In the previous post we’ve described the idea behind the automation we’re trying to implement on a scenario based on MicroFocus Vertica database.

How it works

This “sandbox” is not a real isolated development workstation. Let’s separate it into two parts, the first one for the development on everything but Vertica (Windows local workstation) and the other one for a Vertica instance (probably Unix/Linux VM) shared between developers.

In this shared instance we will get a schema for each developer is working on the solution, in order to let everyone to get his own “environment”.

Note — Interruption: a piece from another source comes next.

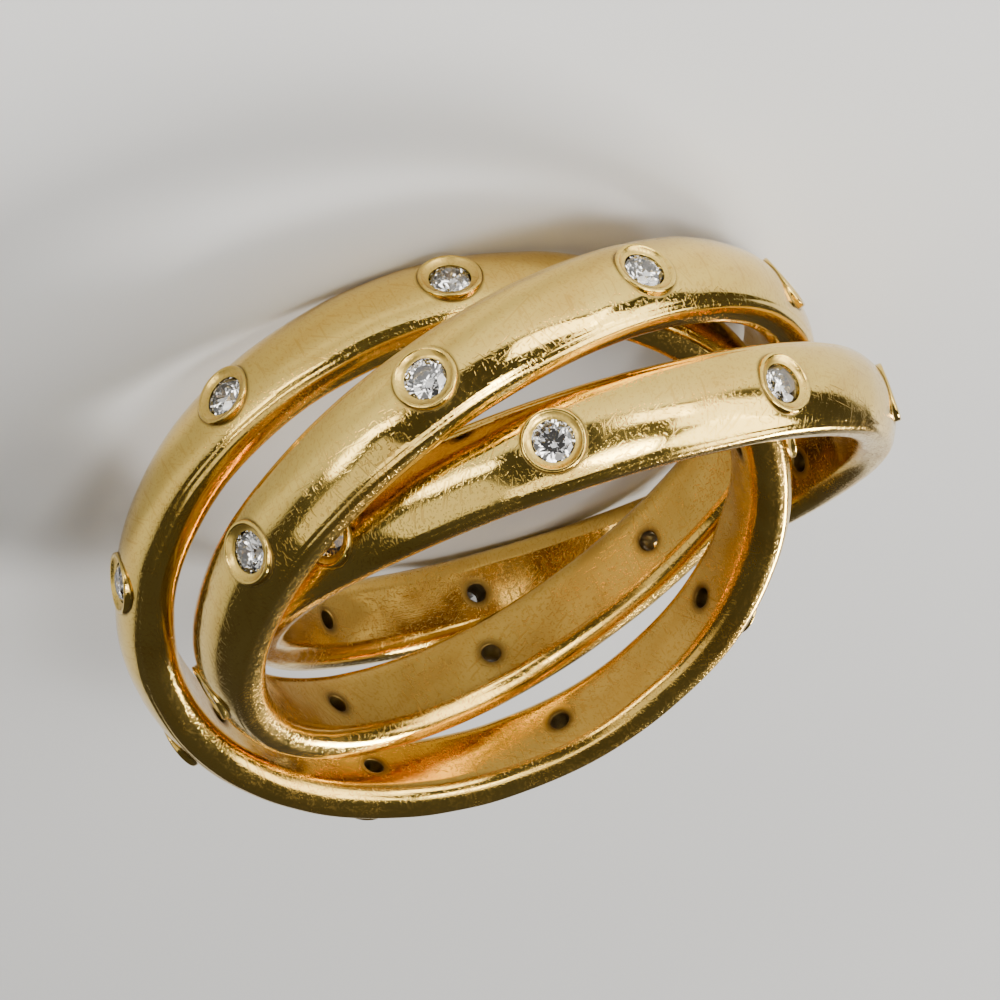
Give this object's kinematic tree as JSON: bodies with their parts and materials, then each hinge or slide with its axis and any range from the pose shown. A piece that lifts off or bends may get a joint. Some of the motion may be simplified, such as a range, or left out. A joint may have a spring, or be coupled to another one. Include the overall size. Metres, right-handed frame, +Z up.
{
  "type": "rolling ring",
  "caption": "Rolling finger ring of linked domed gold bands, each set all round with small round stones in flush collars.",
  "frame": {"origin": "on the floor under the middle of the ring's bounding box, with the ring lying on its side", "axes": "+Z up from the floor, +X and +Y level; the picture looks towards +Y and down"},
  "size_m": [0.0254, 0.0235, 0.009],
  "materials": {
    "gold": "polished yellow gold with fine wear",
    "stone": "clear faceted round brilliant"
  },
  "bodies": {
    "middle_ring": {"band_middle": "gold", "stone_middle_1": "stone", "stone_middle_2": "stone", "stone_middle_3": "stone", "stone_middle_4": "stone", "stone_middle_5": "stone", "stone_middle_6": "stone", "stone_middle_7": "stone", "stone_middle_8": "stone", "stone_middle_9": "stone"},
    "left_ring": {"band_left": "gold", "stone_left_1": "stone", "stone_left_2": "stone", "stone_left_3": "stone", "stone_left_4": "stone", "stone_left_5": "stone", "stone_left_6": "stone", "stone_left_7": "stone", "stone_left_8": "stone", "stone_left_9": "stone"},
    "right_ring": {"band_right": "gold", "stone_right_1": "stone", "stone_right_2": "stone", "stone_right_3": "stone", "stone_right_4": "stone", "stone_right_5": "stone", "stone_right_6": "stone", "stone_right_7": "stone", "stone_right_8": "stone", "stone_right_9": "stone"}
  },
  "joints": [
    {"name": "left_roll", "type": "hinge", "parent": "middle_ring", "child": "left_ring", "pos_m": [0.00168, 0.0005, 0.0045], "axis": [-0.0579, -0.2951, 0.9537], "continuous": true},
    {"name": "right_roll", "type": "hinge", "parent": "middle_ring", "child": "right_ring", "pos_m": [-0.00169, 0.00101, 0.00433], "axis": [0.0356, 0.2818, 0.9588], "continuous": true}
  ]
}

The source control folder tree (which will be TFVC source control on-premises) will be designed on the desired branch as the following:

/Project
    /Instance
        /Process1
            /_Master
                schema.ps1 
                tables.ps1
                views.ps1
            /Tables
                Table1.sql
                Table2.sql
            /Views
                View1.sql
                View2.sql
            Schema.sql
        /Process2
            /Tables ...
            /Views ...

As you ca see, under the Project folder there is the Vertica database folder, which contains, schema by schema, all the .sql files for Tables and Views DDLs (CREATE TABLE and CREATE VIEW). You can notice also .ps1 files, which contains the list of executions based on a certain order (business driven).

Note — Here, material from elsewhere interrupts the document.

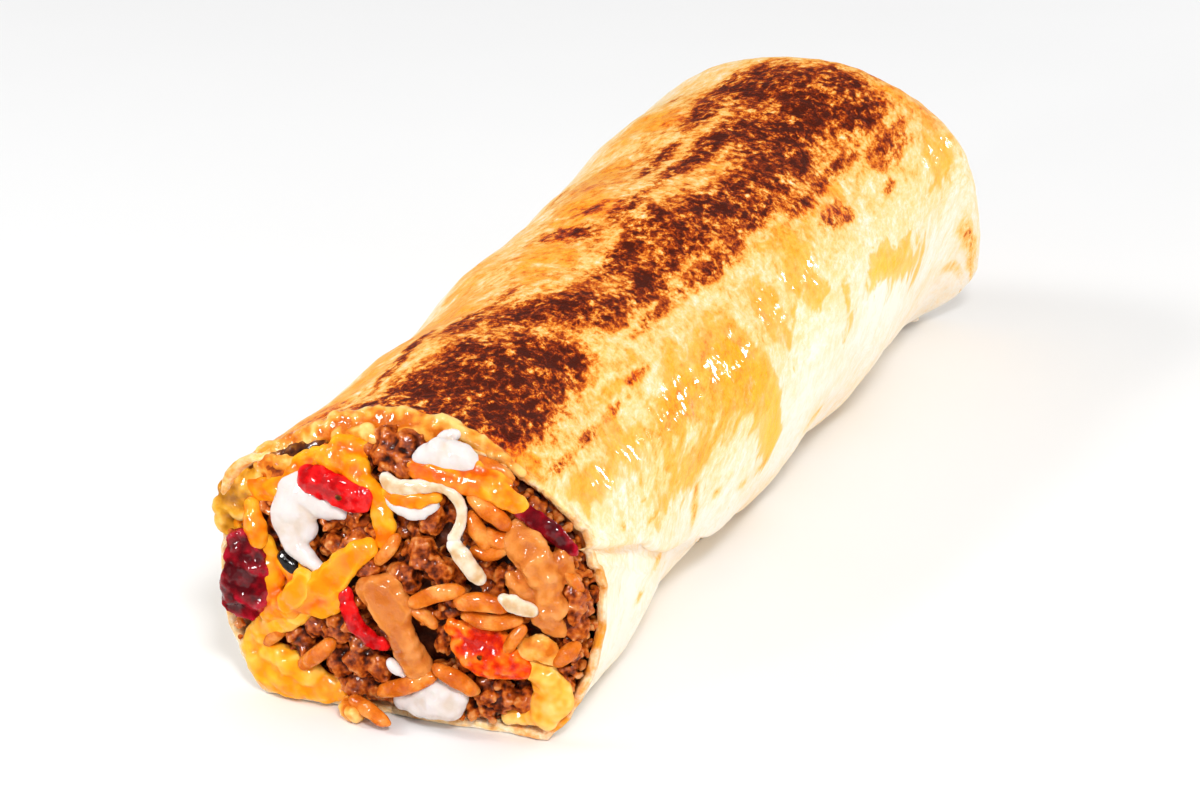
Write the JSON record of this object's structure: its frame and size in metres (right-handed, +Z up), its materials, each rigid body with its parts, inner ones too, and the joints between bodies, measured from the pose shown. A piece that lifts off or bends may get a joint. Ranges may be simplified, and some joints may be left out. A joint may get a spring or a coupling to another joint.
{
  "type": "burrito",
  "caption": "Grilled flour-tortilla burrito lying on its flat underside, one end folded shut, the other open on beef, rice, cheese, cream and sauce.",
  "frame": {"origin": "on the table under the middle of the burrito's box", "axes": "+Z up; +Y along the roll from the open end to the folded end, so the open end faces -Y; +X to the right as seen from in front of the open end"},
  "size_m": [0.0597, 0.1858, 0.0487],
  "materials": {
    "tortilla": "soft wheat flatbread, toasted, with charred blisters and oily melted-cheese smears",
    "beef": "moist browned minced beef with spiced rice grains",
    "cheddar": "melted cheddar, glossy",
    "pale_cheese": "melted white cheese, glossy",
    "cream": "sour cream, smooth and wet",
    "sauce": "creamy tan sauce",
    "red_strip": "red pepper strip, wet",
    "dark_strip": "crisp burgundy tortilla strip, blistered",
    "tomato": "chunk of stewed tomato, wet",
    "rice": "cooked spiced rice"
  },
  "bodies": {
    "root": {"tortilla": "tortilla", "filling": "beef", "red_strip_top": "red_strip", "red_strip_middle": "red_strip", "dark_strip_left": "dark_strip", "dark_strip_right": "dark_strip", "sauce_left": "sauce", "sauce_right": "sauce", "tomato_chunk": "tomato", "cheese_strand": "pale_cheese", "cheese_shred": "cheddar", "cheese_left": "cheddar", "cheese_bottom_left": "cheddar", "cheese_bottom_right": "cheddar", "cheese_top": "cheddar", "cheese_top_left": "cheddar", "sour_cream_left": "cream", "sour_cream_bottom": "cream", "sour_cream_top": "cream", "rice_loose": "rice"}
  },
  "joints": []
}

The file for a, let’s say, “Table1”, can be like this one:

CREATE TABLE :SCHEMA.Table1
(
    RowId int NOT NULL,
    RowStringValue varchar(30) NULL,
    CONSTRAINT PK_<schema>Table1 PRIMARY KEY (RowId)
);

We’ve added a :SCHEMA parameter, which allows each developer to create its own schema as described before. This is the only way we’ve found for isolating developers in a Vertica shared instance, avoiding an instance for each developer, which could be resource intensive for available PCs. Running the application locally, before committing any change set to the Source Control, a simple tool will execute .sql files with the new schema name and in the sort order given by the .ps1 file.

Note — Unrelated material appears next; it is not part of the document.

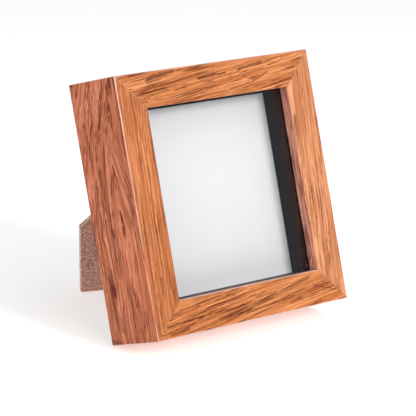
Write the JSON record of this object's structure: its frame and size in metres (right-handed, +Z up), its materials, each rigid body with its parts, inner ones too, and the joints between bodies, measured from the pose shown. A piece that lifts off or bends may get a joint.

The Tables.ps1 file can be as the following:

param(
[parameter(Mandatory=$true)]$hostname,
[parameter(Mandatory=$true)]$port,
[parameter(Mandatory=$true)]$user,
[parameter(Mandatory=$true)]$psw,
[parameter(Mandatory=$true)]$schemaName,  
[parameter(Mandatory=$true)]$scriptsFolder
)

$schemaCommand = "vsql -h $hostname -p $port -U $user -w $psw -v SCHEMA=$schemaName -f $(Join-Path $scriptsFolder "Table1.sql")"
Invoke-Expression -command '$schemaCommand'

$schemaCommand = "vsql -h $hostname -p $port -U $user -w $psw -v SCHEMA=$schemaName -f $(Join-Path $scriptsFolder "Table2.sql")"
Invoke-Expression -command '$schemaCommand'

You may notice the term “vsql”, which is the command line provided by Vertica for executing queries. Further information here.

Also, usernames and passwords will be stored in an external config file (or a secured API), like the following one:

{
"host": "MyHost.Hos.Ext",
"port": 1234,
"user": "user",
"psw": "password",
"schemaName": "MYSCHEMA"
}

We’ve got the DDLs, the PoSh files for executing them and the Vertica command line. Good, in a development environment, however, a set of tools should be prepared for helping us to keep these artifacts on a single pipeline, too. This is the reason why we’ve created a “builder” script, like  this one:

$config = Get-Content (Join-Path $currentFolder "Build-Config.json") | Out-String | ConvertFrom-Json

$schemaCommand = $(Join-Path $scriptsFolder "Tables.ps1") 
$schemaCommand += " -hostname $($config.host)" 
$schemaCommand += " -user $($config.user)"
$schemaCommand += " -port $($config.port)"
$schemaCommand += " -psw '$($config.psw)'"
$schemaCommand += " -schemaName $($config.schemaName)"
$schemaCommand += " -scriptsFolder $scriptsFolder"

Invoke-Expression -command $schemaCommand

This is another layer of management, which allows us to organize every part of the DDLs to be executed against Vertica.

Note: Our scripts will destroy and rebuild any given SCHEMA. But this is the way we like.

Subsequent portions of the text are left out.